Benazir Bhutto, who had then just been elected for the first time, fired Gul. The episode set the the stage for the next few seasons of civilian-military tensions in Pakistan.
More significantly for the present times, as the Pakistani political commentator Mohammed Taqi wrote in a 2014 essay, Najibullah “was immensely popular among the Pashtun nationalist rank and file in Pakistan”, although the leadership of two big Pashtun parties — the Awami National Party and the Pakhtunkwa Milli Awami Party — did not stand by him when he needed them. Taqi described Najibullah as the “Afghan Prometheus”.
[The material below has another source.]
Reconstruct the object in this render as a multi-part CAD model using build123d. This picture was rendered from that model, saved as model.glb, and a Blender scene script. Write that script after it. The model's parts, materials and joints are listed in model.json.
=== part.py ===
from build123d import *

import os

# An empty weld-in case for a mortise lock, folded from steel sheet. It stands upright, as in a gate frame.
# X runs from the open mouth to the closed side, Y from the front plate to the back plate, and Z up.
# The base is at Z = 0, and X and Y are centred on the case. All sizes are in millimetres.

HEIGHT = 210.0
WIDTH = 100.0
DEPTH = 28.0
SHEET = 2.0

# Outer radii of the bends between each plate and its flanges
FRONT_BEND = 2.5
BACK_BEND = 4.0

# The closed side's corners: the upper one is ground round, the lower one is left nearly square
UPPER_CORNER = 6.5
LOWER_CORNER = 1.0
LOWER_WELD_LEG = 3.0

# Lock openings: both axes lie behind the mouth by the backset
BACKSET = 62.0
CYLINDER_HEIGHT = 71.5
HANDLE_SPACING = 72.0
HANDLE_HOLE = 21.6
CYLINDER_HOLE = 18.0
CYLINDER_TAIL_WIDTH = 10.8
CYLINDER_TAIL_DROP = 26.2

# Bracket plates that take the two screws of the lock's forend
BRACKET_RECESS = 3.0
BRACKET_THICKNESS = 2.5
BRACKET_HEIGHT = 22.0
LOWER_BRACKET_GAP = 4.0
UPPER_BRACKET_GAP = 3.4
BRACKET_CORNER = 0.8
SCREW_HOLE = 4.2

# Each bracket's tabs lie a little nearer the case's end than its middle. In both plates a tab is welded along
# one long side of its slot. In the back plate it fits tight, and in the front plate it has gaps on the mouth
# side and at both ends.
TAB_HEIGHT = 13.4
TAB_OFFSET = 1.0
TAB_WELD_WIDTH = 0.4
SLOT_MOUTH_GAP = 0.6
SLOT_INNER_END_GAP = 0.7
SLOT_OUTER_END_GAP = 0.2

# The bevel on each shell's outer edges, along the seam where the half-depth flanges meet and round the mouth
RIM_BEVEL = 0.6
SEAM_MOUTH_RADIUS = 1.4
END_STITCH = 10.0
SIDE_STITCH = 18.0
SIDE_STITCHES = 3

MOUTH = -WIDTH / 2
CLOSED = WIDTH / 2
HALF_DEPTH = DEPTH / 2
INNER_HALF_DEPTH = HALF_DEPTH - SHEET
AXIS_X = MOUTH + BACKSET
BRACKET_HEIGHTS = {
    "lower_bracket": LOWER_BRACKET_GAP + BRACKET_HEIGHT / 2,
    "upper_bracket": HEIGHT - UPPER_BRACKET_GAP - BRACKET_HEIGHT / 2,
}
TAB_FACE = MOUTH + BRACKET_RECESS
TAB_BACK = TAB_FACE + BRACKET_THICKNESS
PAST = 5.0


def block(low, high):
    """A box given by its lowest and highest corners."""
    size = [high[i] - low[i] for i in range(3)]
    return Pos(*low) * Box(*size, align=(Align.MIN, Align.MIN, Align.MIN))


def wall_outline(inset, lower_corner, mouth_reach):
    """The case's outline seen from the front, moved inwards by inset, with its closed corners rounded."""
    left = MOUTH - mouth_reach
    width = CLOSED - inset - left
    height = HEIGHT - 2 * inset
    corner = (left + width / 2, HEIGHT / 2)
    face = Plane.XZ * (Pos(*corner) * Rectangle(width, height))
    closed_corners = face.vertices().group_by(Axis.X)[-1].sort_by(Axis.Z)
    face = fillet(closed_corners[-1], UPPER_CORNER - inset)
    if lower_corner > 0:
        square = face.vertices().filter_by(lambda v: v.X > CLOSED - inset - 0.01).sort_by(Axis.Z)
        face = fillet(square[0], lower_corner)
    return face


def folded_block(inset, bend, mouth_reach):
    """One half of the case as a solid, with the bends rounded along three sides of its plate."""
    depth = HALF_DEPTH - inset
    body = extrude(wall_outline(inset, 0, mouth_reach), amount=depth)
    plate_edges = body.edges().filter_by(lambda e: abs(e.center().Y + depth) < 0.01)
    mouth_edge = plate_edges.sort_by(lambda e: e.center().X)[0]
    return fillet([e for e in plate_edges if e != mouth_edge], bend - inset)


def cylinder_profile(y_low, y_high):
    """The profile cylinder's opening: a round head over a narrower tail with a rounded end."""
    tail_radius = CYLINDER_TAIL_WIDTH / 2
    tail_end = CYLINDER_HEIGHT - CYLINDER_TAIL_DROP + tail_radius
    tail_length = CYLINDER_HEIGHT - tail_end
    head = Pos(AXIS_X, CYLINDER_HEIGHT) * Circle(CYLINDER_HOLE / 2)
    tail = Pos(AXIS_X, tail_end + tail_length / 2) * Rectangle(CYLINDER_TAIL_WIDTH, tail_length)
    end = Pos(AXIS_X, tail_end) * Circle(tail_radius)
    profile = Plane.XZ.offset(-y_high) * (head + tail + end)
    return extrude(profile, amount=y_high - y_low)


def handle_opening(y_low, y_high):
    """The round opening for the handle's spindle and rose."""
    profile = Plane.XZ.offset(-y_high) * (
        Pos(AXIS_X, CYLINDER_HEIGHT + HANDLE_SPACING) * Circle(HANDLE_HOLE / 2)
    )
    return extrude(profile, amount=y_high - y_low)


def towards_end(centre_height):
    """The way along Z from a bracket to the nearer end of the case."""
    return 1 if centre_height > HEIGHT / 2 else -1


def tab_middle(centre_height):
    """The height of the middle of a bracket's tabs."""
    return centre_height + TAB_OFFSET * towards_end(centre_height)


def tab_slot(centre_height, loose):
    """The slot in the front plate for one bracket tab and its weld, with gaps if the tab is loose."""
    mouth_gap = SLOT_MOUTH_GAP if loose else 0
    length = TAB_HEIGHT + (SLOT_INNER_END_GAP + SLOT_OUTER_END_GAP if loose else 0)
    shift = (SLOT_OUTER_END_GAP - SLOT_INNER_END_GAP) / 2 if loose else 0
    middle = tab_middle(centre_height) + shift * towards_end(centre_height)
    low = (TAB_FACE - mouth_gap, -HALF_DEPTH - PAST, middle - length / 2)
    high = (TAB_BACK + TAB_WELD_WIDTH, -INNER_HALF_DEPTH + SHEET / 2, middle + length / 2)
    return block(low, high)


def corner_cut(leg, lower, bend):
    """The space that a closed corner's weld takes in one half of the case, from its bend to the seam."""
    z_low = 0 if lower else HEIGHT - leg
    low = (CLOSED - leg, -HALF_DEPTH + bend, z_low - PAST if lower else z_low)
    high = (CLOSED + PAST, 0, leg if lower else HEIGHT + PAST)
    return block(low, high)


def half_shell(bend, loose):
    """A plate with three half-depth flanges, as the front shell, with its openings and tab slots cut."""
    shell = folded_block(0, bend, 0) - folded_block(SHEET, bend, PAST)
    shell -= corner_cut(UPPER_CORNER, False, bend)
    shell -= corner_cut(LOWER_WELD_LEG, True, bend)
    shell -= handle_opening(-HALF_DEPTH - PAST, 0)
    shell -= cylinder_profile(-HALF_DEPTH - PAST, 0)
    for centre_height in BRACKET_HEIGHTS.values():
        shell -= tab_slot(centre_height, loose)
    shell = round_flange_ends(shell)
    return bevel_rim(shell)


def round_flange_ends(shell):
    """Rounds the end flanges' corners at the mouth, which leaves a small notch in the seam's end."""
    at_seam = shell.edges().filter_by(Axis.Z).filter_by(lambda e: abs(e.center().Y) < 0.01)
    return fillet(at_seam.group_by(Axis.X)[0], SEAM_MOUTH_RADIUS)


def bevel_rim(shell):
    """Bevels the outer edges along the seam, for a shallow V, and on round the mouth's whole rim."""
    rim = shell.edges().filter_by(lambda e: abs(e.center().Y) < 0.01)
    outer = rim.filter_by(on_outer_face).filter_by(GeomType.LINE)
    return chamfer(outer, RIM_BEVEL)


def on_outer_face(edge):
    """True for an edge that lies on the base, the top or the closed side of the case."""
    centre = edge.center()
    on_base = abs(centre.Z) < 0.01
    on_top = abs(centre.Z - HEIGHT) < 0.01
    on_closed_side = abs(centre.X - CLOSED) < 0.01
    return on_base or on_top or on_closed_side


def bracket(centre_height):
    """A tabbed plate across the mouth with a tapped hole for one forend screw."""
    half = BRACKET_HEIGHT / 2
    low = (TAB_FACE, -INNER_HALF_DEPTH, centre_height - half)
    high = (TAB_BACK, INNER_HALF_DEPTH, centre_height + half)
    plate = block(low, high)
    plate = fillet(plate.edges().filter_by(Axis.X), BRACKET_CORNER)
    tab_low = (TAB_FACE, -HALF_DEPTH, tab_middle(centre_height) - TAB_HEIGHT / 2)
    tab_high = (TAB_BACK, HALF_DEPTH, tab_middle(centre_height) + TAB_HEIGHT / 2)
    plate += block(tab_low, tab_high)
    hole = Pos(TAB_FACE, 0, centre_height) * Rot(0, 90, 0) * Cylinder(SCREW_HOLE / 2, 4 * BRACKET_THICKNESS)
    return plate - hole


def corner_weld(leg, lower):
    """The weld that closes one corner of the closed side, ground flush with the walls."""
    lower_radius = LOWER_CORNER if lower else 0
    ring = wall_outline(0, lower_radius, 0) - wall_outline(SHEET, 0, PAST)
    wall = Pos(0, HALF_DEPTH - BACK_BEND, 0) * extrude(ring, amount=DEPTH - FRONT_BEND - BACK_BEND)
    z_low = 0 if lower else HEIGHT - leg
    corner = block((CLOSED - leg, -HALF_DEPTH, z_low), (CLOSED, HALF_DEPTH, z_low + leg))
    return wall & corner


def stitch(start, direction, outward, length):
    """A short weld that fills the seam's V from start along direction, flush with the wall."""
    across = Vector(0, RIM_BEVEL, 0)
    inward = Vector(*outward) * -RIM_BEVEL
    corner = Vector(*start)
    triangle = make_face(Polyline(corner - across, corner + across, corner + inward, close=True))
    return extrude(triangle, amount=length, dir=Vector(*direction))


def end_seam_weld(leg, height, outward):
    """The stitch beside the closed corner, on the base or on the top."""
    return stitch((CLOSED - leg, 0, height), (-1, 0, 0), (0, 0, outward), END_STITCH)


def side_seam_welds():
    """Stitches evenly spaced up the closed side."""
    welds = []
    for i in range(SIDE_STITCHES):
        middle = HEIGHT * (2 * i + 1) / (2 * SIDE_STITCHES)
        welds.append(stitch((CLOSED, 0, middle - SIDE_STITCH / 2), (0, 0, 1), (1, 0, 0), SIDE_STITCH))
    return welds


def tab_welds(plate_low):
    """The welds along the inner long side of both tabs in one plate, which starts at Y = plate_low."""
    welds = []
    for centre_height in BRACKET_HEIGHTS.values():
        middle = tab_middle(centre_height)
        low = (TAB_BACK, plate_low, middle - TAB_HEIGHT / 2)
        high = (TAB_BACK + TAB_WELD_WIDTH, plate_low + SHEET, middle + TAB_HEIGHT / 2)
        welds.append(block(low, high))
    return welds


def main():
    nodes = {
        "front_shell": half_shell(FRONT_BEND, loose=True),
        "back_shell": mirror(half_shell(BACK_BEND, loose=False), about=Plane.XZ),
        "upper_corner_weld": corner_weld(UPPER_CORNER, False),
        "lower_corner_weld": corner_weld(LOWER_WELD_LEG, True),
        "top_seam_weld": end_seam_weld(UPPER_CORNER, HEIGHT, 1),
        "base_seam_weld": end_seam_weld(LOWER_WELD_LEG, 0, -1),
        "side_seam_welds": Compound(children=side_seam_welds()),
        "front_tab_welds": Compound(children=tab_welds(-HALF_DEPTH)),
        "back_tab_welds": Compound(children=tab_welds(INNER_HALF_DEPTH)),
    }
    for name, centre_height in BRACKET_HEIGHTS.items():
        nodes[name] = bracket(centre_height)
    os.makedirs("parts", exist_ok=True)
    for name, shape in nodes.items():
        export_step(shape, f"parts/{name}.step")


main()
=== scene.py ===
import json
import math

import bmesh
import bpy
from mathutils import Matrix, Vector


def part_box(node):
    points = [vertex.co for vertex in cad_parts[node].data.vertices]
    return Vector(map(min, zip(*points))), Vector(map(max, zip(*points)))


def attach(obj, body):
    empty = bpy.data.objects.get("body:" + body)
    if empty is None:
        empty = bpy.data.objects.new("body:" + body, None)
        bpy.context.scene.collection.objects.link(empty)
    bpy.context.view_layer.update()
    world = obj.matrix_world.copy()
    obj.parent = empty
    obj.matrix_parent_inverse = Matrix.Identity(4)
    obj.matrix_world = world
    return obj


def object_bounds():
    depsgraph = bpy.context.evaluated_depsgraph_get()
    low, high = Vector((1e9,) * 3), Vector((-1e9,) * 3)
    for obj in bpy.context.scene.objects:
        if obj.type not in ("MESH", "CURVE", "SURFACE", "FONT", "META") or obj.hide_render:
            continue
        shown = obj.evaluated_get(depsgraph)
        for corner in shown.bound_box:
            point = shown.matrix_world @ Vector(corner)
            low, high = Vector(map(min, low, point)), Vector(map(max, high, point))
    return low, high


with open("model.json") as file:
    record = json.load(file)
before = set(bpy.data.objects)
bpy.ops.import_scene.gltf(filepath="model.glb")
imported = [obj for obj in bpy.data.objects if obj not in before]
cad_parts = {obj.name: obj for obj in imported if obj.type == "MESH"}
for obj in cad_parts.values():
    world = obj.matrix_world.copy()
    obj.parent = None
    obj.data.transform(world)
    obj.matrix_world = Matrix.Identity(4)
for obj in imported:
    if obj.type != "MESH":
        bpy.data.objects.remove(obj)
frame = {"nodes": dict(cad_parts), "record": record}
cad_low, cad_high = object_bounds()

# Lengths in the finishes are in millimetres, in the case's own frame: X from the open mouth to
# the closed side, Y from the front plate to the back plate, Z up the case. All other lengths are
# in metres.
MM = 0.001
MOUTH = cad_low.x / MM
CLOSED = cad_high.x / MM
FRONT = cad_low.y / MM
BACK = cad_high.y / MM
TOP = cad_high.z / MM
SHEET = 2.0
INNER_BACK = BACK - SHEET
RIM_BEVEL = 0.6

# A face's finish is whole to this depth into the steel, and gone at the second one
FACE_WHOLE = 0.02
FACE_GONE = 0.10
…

With Pakistan doing everything to suppress a new wave of Pashtun nationalism through the Pashtun Tahaffuz Movement in its own north-west, the last thing it would wish to see is the resurrection of a long dead Afghan leader as a Pashtun hero.
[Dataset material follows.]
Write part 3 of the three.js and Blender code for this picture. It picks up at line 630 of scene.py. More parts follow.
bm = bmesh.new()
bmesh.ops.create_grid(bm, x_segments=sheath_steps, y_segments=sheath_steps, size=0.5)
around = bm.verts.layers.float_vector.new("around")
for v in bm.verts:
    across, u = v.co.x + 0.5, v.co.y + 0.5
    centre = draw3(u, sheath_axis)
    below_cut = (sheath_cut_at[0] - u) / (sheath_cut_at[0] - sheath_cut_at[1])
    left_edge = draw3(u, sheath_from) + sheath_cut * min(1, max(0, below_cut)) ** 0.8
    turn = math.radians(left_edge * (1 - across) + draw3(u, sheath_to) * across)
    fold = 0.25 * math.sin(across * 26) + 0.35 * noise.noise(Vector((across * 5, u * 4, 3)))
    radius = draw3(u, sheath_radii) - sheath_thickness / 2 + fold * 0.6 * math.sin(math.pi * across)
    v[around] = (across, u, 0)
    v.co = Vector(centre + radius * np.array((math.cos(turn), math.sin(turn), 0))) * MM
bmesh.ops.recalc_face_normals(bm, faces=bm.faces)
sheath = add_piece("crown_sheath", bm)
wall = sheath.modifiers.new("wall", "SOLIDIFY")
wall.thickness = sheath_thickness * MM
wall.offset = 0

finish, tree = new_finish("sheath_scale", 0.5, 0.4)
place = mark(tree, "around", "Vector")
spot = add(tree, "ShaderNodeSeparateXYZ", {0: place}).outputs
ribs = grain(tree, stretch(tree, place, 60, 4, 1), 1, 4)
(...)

Taqi told The Indian Express that while in Afghanistan Najibullah was disliked by most people because of his “brutal past”, there has also been a realisation of what he had tried to pull off.
“Many do see him as someone who really tried truth and reconciliation” through his National Reconciliation Policy. In that sense, said Taqi, Mohib’s visit to Najibullah’s grave, besides being “anti-Taliban messaging”, was “also a truth and reconciliation gesture to Afghans themselves”.
It is ironic that the effort to acknowledge Najibullah as an Afghan nationalist has come at a time when India is considering opening channels to the Taliban, with which it has never had formal relations. While Najibullah’s family escaped to India months before he was deposed in 1992, and has lived in Delhi ever since, the Narasimha Rao government accorded formal recognition to the ISI-CIA backed mujahideen government of Gulbuddin Hekmatyer in Kabul, willing to put aside animosities with Pakistan for pragmatic compulsions.
The wheel has turned full circle. As Delhi considers if talking to the Taliban is better than being left out of the table altogether, Najibullah’s daughter, Muska Najibullah, captured some of the irony in a tweet on May 15: “#TheKhalilzadStrategy – how to distract the world from a failed #peace #deal in Afghanistan? Drag one of its oldest and loyal friends and create a regional mess”.